All of State Farm FCU's portfolios are now managed through State Farm Bank's corporate investment department. The bank is also assisting the credit union with internal auditing. So far, roughly four branch audits have been conducted.
"The advantage has been a tremendous costs saver and being able to have the expertise within the company. It demonstrates the commitment from the company," DeWitt said. "Most credit unions our size have an internal audit department or have to outsource it."
State Farm FCU has also partnered with State Farm Bank's treasury services and creative services departments.

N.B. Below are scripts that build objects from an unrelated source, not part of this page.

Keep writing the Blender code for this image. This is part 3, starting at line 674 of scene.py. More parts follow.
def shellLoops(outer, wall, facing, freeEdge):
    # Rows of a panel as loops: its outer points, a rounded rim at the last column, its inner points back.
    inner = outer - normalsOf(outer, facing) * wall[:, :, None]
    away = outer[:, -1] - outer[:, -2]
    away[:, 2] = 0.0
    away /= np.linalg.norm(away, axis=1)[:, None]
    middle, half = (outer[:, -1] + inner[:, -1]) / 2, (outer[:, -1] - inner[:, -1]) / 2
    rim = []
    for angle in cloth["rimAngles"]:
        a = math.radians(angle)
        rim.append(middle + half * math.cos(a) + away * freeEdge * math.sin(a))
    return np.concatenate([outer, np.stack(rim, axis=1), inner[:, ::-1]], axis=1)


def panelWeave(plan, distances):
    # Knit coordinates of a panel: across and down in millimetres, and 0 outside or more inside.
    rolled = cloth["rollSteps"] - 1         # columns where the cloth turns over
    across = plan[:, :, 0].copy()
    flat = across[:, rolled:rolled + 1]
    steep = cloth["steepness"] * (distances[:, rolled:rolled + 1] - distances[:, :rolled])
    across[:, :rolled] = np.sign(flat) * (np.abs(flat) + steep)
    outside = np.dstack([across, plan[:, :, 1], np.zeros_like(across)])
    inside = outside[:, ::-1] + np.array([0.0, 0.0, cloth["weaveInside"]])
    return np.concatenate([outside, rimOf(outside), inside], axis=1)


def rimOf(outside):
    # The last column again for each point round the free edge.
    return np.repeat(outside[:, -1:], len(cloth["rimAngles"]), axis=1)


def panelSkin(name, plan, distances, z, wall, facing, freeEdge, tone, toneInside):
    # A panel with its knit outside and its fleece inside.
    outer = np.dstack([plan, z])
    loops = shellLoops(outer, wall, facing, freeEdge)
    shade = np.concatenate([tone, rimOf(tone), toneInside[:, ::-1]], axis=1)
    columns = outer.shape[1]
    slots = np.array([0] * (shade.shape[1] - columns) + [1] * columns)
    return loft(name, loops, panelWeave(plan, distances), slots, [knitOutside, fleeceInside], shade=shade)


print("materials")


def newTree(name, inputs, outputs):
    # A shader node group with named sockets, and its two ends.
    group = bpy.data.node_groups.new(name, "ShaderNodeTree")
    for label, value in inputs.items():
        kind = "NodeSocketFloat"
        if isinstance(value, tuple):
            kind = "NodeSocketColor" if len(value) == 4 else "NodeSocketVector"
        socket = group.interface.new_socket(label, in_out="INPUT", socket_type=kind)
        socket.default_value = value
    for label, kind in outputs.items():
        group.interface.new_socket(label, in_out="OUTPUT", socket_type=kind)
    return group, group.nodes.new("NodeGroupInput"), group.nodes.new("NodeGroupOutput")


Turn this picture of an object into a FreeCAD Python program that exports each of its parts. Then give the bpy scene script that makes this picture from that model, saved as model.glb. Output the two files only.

Even though the two are on different data systems, State Farm Bank has been called on to help review upgrades and rollouts "to be sure what's coming in is efficient." DeWitt said at one point, the credit union had 20 State Farm Bank relationships, but now they're looking to consolidate down to four for more efficiency.
"We're a cashless operation, we just issue checks," DeWitt explained. "We have looked at locations where there is a [State Farm Bank] that could serve us more fully. We're hoping to come to four. So if a member doesn't go to their own financial institution, they can go to the bank we do business with."
The credit union's marketing and communication committee has worked hard over the past year to communicate to members about the changes. It created State Farm FCU's new logo to create an identity separate from State Farm Insurance, DeWitt said. A new quarterly newsletter and a revised intranet site are up and rolling. DeWitt said there have been some early discussions about possibly launching an Internet site. The newly-merged credit union had its first annual meeting in March but not in the usual way. A national phone conference call was set up for the 15-member board, management, staff and members.
It's been an extremely busy nine months, but DeWitt said progress has been steady.
"The board is doing well. We're always looking at governance and strengthening that piece," DeWitt said. "The commitment from staff has been tremendous. There's a lot going on and it's been a lot of work but we're all on the same page."